McBard’s title as ‘local poet’ was fully deserved. Rarely does a person labour so hard and at such personal cost simply to earn the name of ‘poet’. I have deliberately not commented on his actual poetry – because it is irrelevant. Frank’s outstanding ‘gift’ was for marketing his work. And it mattered to him – mattered enormously – that he should be recognised as a poet.
As for the famous dead poets I grew up idolising – each of them had a touch of Frank; and if they did not, then they co-habited with a Frank substitute who did the work for them. Failing all else they were ‘discovered’ posthumously by an academic McBard who rode to fame on their coat-tails (attention-seeking is not restricted to poets).
The only difference between the great poets and Frank is that superior writing can be marketed in different places. Wordsworth, Plath, Keats, Larkin, MacDiarmid – these writers slaved for their place in the literary canon. They dedicated themselves to selling (metaphorically and literally) their work, often to the detriment of much else in their lives. They combined writing talent with marketing gusto.
Would Frank have come to be locally ‘known’ without his self-marketing ability? I am certain he would not. Would he have become ‘known’ if he was a superb writer with no self-publicising determination? I fear – no. Success in the literary world can only be a reality for those who possess both talents, though not necessarily in equal proportion. Of the two, I am inclined to think the quality of determined attention-seeking the more significant.
All this makes me wonder, especially in the field of poetry, about those writers who do not attempt to publish their work. Where are they? Do they really exist? What has become of their work over the last millennium? And how many of them are women?
McBard, I am not ashamed to admit, inspired me. I saw his efforts and redoubled my own. I was richer than Frank and could buy more stamps and enter more competitions. I had the benefit of an academic education and a life-time study of literature. I knew a fair bit about poetry. And so it began. At first, my work was summarily rejected by a number of outlets. Then the acceptances started. Like Frank, I wasn’t satisfied easily.

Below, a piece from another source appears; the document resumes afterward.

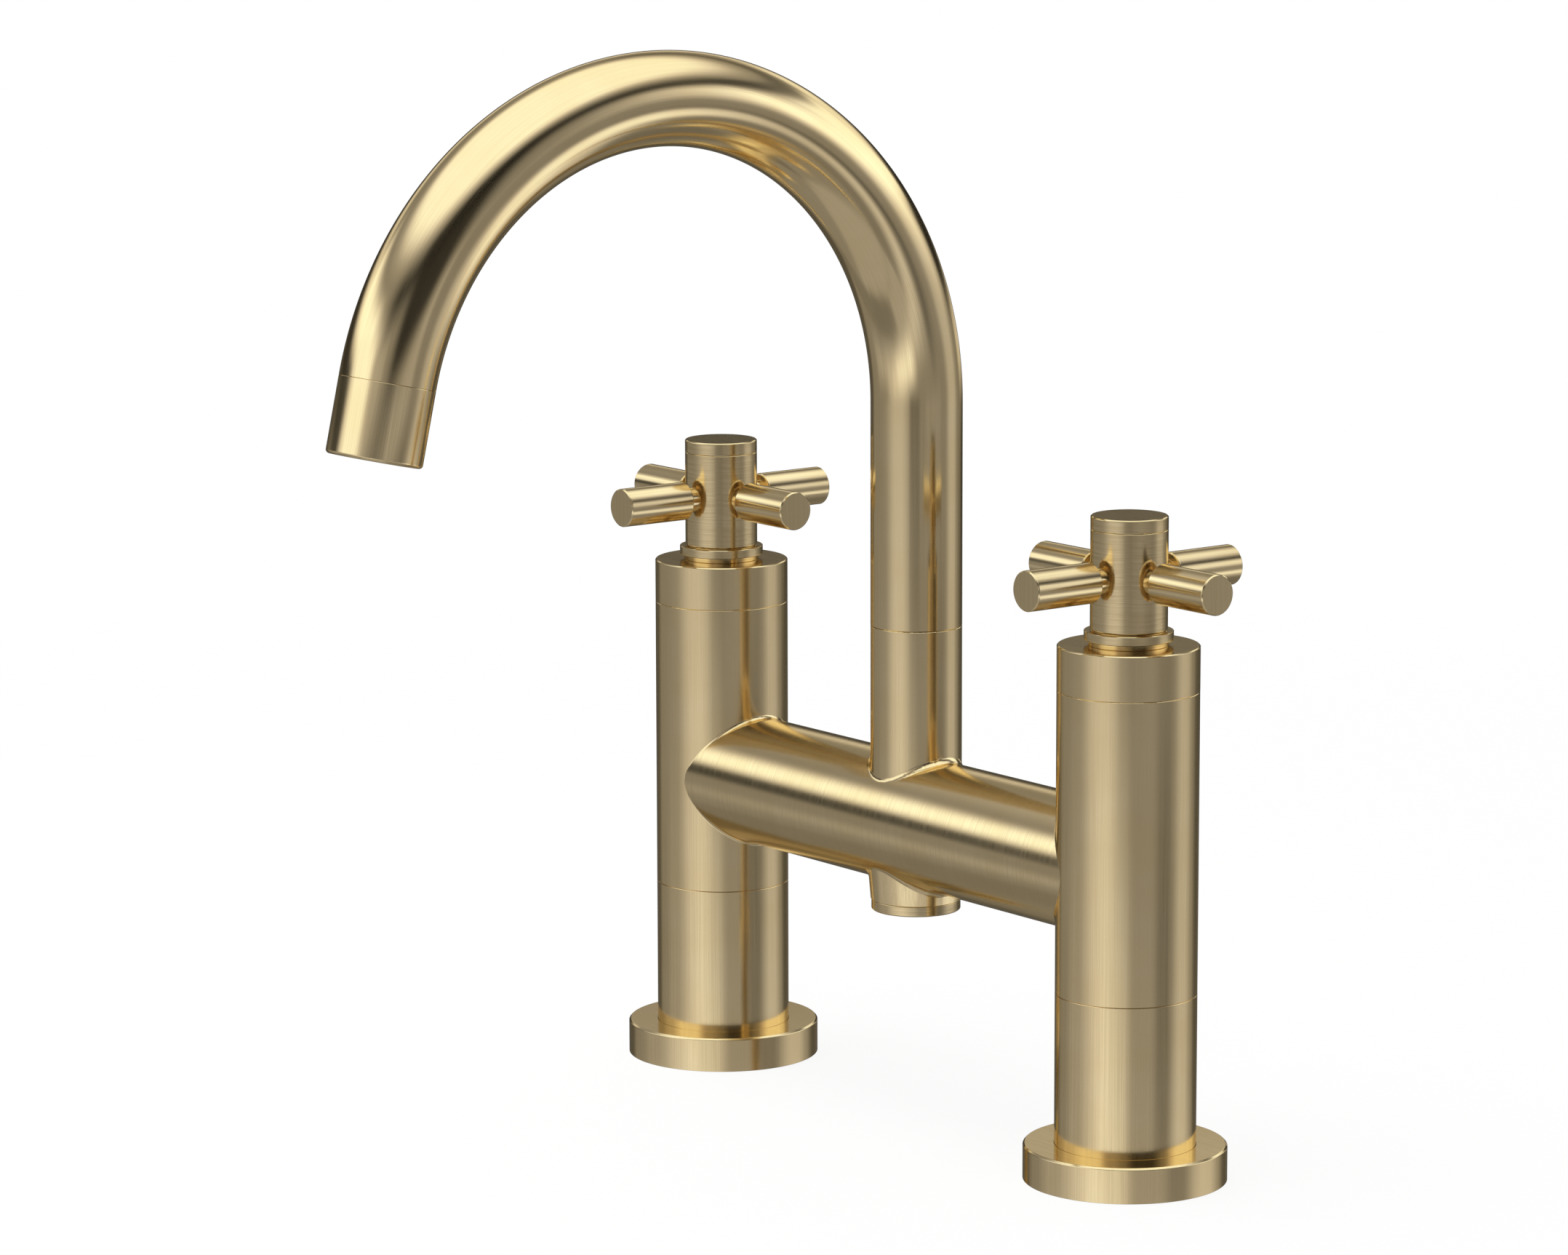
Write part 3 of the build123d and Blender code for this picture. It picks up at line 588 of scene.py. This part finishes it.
arm = turned(
    "arm",
    [
        (arm_stud_r, arm_stud_end),
        (arm_stud_r, arm_neck_seat),
        (arm_neck_r, arm_neck_seat),
        (arm_neck_r, arm_start),
        (arm_r - arm_chamfer, arm_start),
        (arm_r, arm_start + arm_chamfer),
        (arm_r, arm_reach - arm_chamfer),
        (arm_r - arm_chamfer, arm_reach),
    ],
    corner=0.05,
    segments=thin_segments,
)
keep_grain(arm)
gild(arm, gold_along)
lying = Matrix.Rotation(math.radians(90), 4, "Y")
at_hub = Matrix.Translation((0, 0, arm_z * mm))
for side, x in pillars.items():
    for way, angle in arm_ways.items():
        lay = at_hub @ Matrix.Rotation(math.radians(angle), 4, "Z") @ lying
        bar = copied(arm, f"{side}_handle_arm_{way}", x, lay)
        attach(bar, f"{side}_handle")
        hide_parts(f"{side}_arm_{way}")
bpy.data.objects.remove(arm)

# Caps: turned discs that plug the hub over its screw. A hairline seam shows between the two, and
# the top is faced flat and brushed straight.
cap_top = top("hot_cap")
cap_bottom = top("hot_hub")
cap_plug_bottom = bottom("hot_cap")
cap_plug_r = 6.95
cap_plug_wall = 1.75

cap = turned(
    "cap",
    [
        (cap_plug_r - cap_plug_wall, cap_bottom),
        (cap_plug_r - cap_plug_wall, cap_plug_bottom),
        (cap_plug_r, cap_plug_bottom),
        (cap_plug_r, cap_bottom),
        (hub_r - seam_break, cap_bottom),
        (hub_r, cap_bottom + seam_break),
        (hub_r, cap_top - top_break),
        (hub_r - top_break, cap_top),
    ],
)
keep_grain(cap)
gild(cap, gold_round)
for side, x in pillars.items():
    disc = copied(cap, f"{side}_handle_cap", x)
    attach(disc, f"{side}_handle")
    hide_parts(f"{side}_cap")
bpy.data.objects.remove(cap)

# Spout tube: drawn brass tube, bent to a swan neck on a mandrel and brushed along its length, a
# little glossier than the pillars. It stands on the riser's bearing ring and turns there, and its
# far end is bored for the nozzle.
spout_base = bottom("spout_tube")
spout_r = riser_r
spout_wall = 1.8
bend_r = 87.7
bend_z = 199.9
bend_angle = math.radians(167.1)
bend_steps = 150
tube_edge = math.radians(30)

bpy.ops.object.select_all(action="DESELECT")
bpy.ops.mesh.primitive_circle_add(
    vertices=round_segments,
    radius=(spout_r - seam_break) * mm,
    location=(0, 0, spout_base * mm),
)
spout = bpy.context.object
spout.name = "swan_neck_tube"
bpy.ops.object.mode_set(mode="EDIT")
bpy.ops.mesh.extrude_edges_move(TRANSFORM_OT_translate={"value": (0, 0, seam_break * mm)})
share = spout_r / (spout_r - seam_break)
chamfer_top = (0, 0, (spout_base + seam_break) * mm)
bpy.ops.transform.resize(value=(share, share, 1), center_override=chamfer_top)
rise = (0, 0, (bend_z - spout_base - seam_break) * mm)
bpy.ops.mesh.extrude_edges_move(TRANSFORM_OT_translate={"value": rise})
bpy.ops.mesh.spin(
    steps=bend_steps, angle=-bend_angle, center=(0, -bend_r * mm, bend_z * mm), axis=(1, 0, 0)
)
bpy.ops.mesh.select_all(action="SELECT")
bpy.ops.mesh.remove_doubles(threshold=weld)
bpy.ops.object.mode_set(mode="OBJECT")
bpy.ops.object.transform_apply(location=True)
grain = spout.data.attributes.new("grain", "FLOAT_VECTOR", "POINT").data
for vertex in spout.data.vertices:
    point = vertex.co / mm
    if point.z <= bend_z and point.y > -bend_r:
        grain[vertex.index].vector = vertex.co
    else:
        across = math.hypot(point.y + bend_r, point.z - bend_z) - bend_r
        turned_by = math.atan2(point.z - bend_z, point.y + bend_r) % (2 * math.pi)
        grain[vertex.index].vector = Vector((point.x, across, bend_z + bend_r * turned_by)) * mm
wall = spout.modifiers.new("wall", "SOLIDIFY")
wall.thickness = spout_wall * mm
wall.offset = -1
bpy.ops.object.modifier_apply(modifier=wall.name)
bpy.ops.object.shade_smooth_by_angle(angle=tube_edge)
gold_drawn = brushed_gold("satin_gold_brushed_tube", 0.35, 45.0, "axis", 0.25, 0.0005, 0.13)
spout.data.materials.append(gold_drawn)
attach(spout, "spout")
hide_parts("spout_tube")

# Nozzle: the turned end of the spout, soldered into the tube by its spigot under a hairline seam.
# Its mouth is bored for the aerator and its rim is rounded.
nozzle_length = 20.4
nozzle_round = 1.0
nozzle_spigot = 6.0
nozzle_bore_r = 9.5
nozzle_socket_r = 11.15
mouth_r = 11.5
nozzle_shoulder = 11.0
round_step = 10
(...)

And now – what does it all add up to? Several publications later, I am still doing it, as this blog bears witness. For nearly forty years I was the sort of person who wrote poetry in isolation. I spent a great deal of time and effort working on it – and I still think this impulse is quite separate from the instinct to publish. Why would anyone spend three weeks messing about with three words if they were not either dedicated or seriously deluded?
When, inspired by Frank’s efforts, I started the long and costly journey towards publication, I told myself it was about communicating. I told myself it was about art. But it wasn’t. It was simply about getting attention.

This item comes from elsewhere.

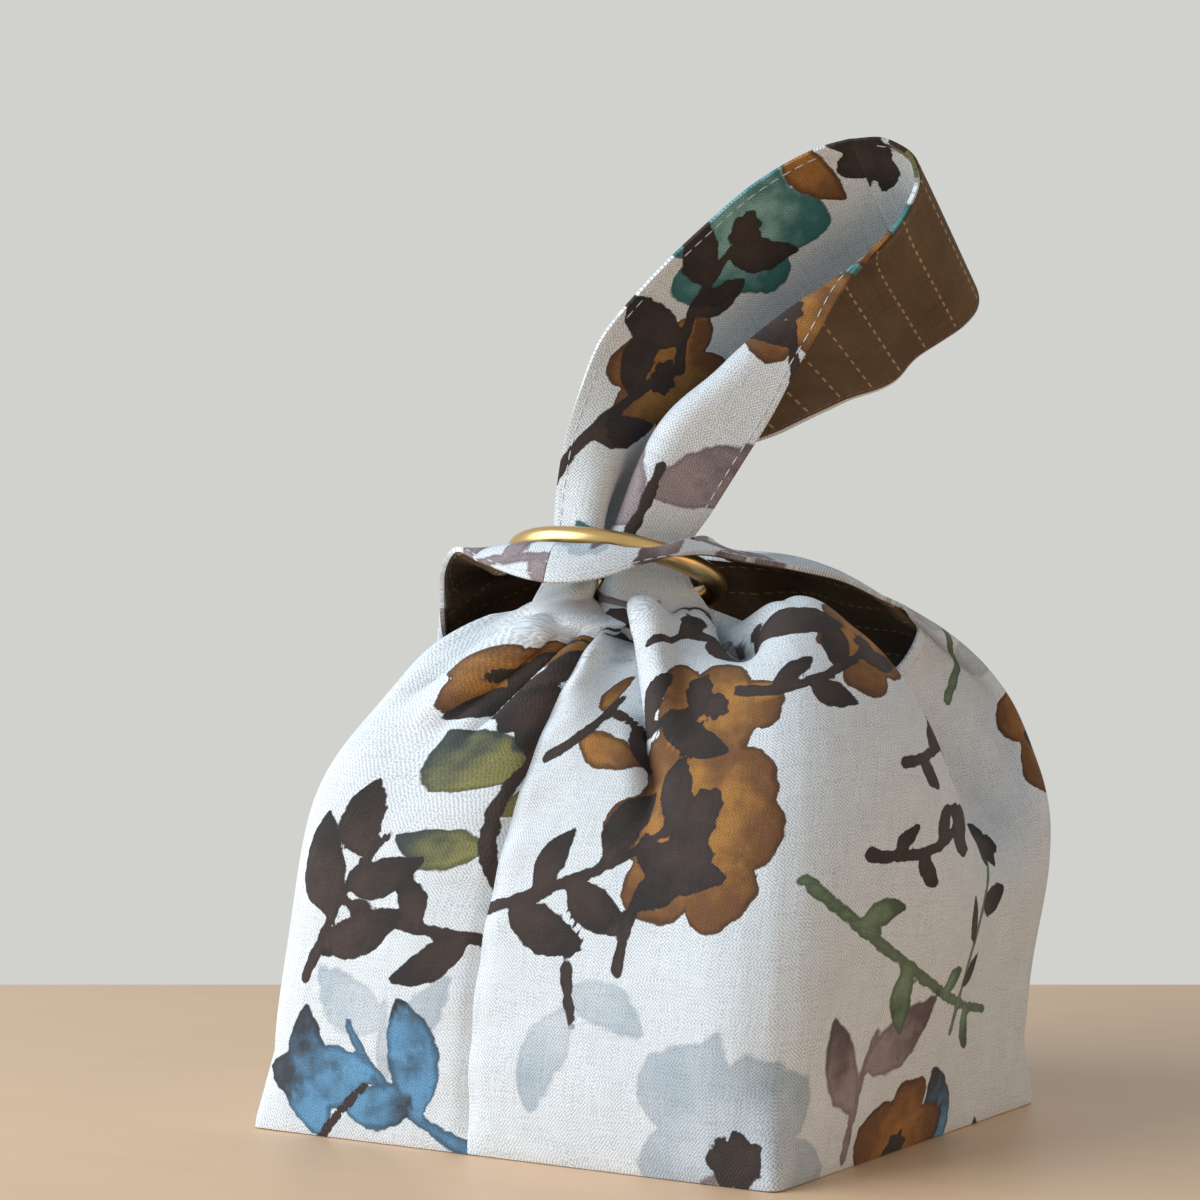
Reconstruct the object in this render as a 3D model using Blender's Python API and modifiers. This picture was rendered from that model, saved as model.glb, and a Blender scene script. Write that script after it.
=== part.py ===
"""Dumpling bag: two cloth halves with their linings, each one piece with its two strap halves, and the neck ring."""

import math

import bpy
import numpy as np
from mathutils import Vector

# Driving sizes, in mm.
BASE_X = 65.0            # half the base, side to side
BASE_Y = 60.0            # half the base, front to back
SEAM_FOOT_X = -8.0       # where the near side seam meets the table
STRAP_WIDTH = 40.0       # long handle strap, edge to edge
OUTER_CLOTH = 0.8        # outer cloth with its interfacing
LINING_CLOTH = 0.5
PIECE_GAP = 0.3          # clear space between two pieces that touch in the real bag
RING_OUTER = 50.0        # ring across its outside
RING_WIRE = 5.0          # ring section

# The guide points below are (across, away, up) in mm from the middle of the base, seen from
# the side the bag shows best. One turn about the upright axis sets them into the bag's own axes.
VIEW_TURN = math.radians(32.5)

# Each half pattern is numbered across from the near side seam (0) to the far side seam (1).
# The long strap grows from the first part, the mouth curve lies between, then the short strap.
LONG_STRAP_END = 0.20
SHORT_STRAP_START = 0.80

NEAR_NOTCH = (-11.5, -29.0, 109.3)     # top of the near side seam, under the long handle
FAR_NOTCH = (11.0, 29.0, 125.0)        # top of the far side seam, under the short strap

RING_CENTRE = (-7.9, 0.0, 122.2)
RING_LEAN = (0.194, 0.259, 1.0)        # the ring's axis: its right side hangs low, its near side is up


class Half:
    """The shape of one half of the bag: edges, turns of the strap and folds of its wall."""


right = Half()
right.side = 1
# neckline edge of the right leg of the long handle, from the neck to the joint at the top
right.long_edge = [(11.5, -9.5, 113.5), (7.6, -8.5, 120.5), (8.0, -8, 127.5), (12.8, -9.5, 135), (19.5, -12, 145.5),
                   (26, -13, 156), (31, -13.5, 165.5), (35.9, -14, 173.5), (40.8, -14, 182.2), (47.2, -13.5, 190.4),
                   (55.5, -12.5, 201), (58.0, -12, 208), (56.5, -12, 213.0), (50.9, -12, 216.6), (43, -12, 216.5)]
# station up the leg; the cloth's heading at its neckline edge, in its turn and at its armhole edge;
# then where across the strap the turn sits and half its width
right.turns = [(0.00, (-0.60, -0.75, -0.05), (-0.75, -0.62, -0.1), (-0.8, -0.6, -0.1), 0.66, 0.15),
               (0.03, (-0.80, -0.58, 0.0), (-0.6, 0.6, 0.0), (0.2, 1.0, 0.0), 0.63, 0.14),
               (0.06, (-0.87, -0.48, 0.0), (-0.3, 0.95, 0.0), (0.5, 0.85, 0.0), 0.54, 0.17),
               (0.13, (-0.93, -0.35, 0.0), (-0.1, 1.0, 0.0), (1.0, 0.05, 0.0), 0.53, 0.19),
               (0.28, (-0.84, -0.20, 0.5), (-0.1, 1.0, 0.0), (0.8, 0.1, -0.6), 0.55, 0.20),
               (0.42, (-0.85, -0.15, 0.5), (0.0, 0.95, -0.3), (0.75, 0.15, -0.65), 0.44, 0.22),
               (0.53, (-0.80, 0.0, 0.55), (0.1, 0.9, -0.4), (0.62, 0.45, -0.64), 0.31, 0.20),
               (0.64, (-0.50, 0.4, 0.3), (0.35, 0.8, -0.5), (0.47, 0.65, -0.59), 0.18, 0.18),
               (0.74, (0.15, 0.70, -0.4), (0.41, 0.74, -0.52), (0.42, 0.74, -0.52), 0.3, 0.3),
               (0.84, (0.41, 0.66, -0.62), (0.41, 0.66, -0.62), (0.41, 0.66, -0.62), 0.3, 0.3),
               (1.00, (0.39, 0.62, -0.68), (0.39, 0.62, -0.68), (0.39, 0.62, -0.68), 0.3, 0.3)]
# mouth curve: from the long strap down into the right mouth and up on to the hood
right.mouth = [(11.5, -9.5, 113.5), (24, -6, 108), (38, 0, 101), (48, 7, 97.5), (53, 12, 98), (59.5, 19, 103.6),
               (61.5, 21, 108.2), (58.6, 18, 112.4), (51, 13, 116.3)]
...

The highest honour for any poem is to be remembered and passed on, and for this to continue long after the name of the author is forgotten. The poet is not “an important fellow” as Stevie Smith rightly said. But the poem doesn’t get remembered unless somebody – usually the poet – gets it out there. You can’t aspire to be Anon unless somebody reads, or hears, your words.
I believe the craft – which is what I first cared about – succeeds or fails at home, where the poet is her own most demanding critic. The burning need for attention is another matter. Without it, there might be no literature. Without it, the very best of our art would (and perhaps it does) end its life in a back cupboard.
When I first heard that there were agencies who’d send/market poems on one’s behalf, I was amused, but later I realised they provided a potentially useful service. It’s not just that good poets may be bad at marketing – marketing can affect one’s poetry. For example, some people take rejection badly, or adapt their poetry to the market (which might be a good thing).
Some write well, but judge their work relative to the only poetry they know (the famous stuff) rather than what’s in magazines, and hence don’t market their work. Some are put off by their first exposure to “modern poetry”.
Then there are those who don’t want their friends/family to read the poetry, though they might be good at marketing.
I’d like to think that good poets nowadays will find it hard not to get discovered somehow – their works (or at least people’s raving about it) will leak onto the web.
Glad to have that in writing to look over again! I particilarly identify with your final paragraph.
Thank you, Nell, for the wonderfully straightforward facts of life about getting our poetry “out there.”
I laughed at this: “Why would anyone spend three weeks messing about with three words if they were not either dedicated or seriously deluded?” and decided I was dedicated (of course) and fully accepted that I was an attention-getter, have been for years, overtly and covertly. You’ve led me to welcome, explore and expand both roles, the dedicated poet as well as the attention-seeking marketer.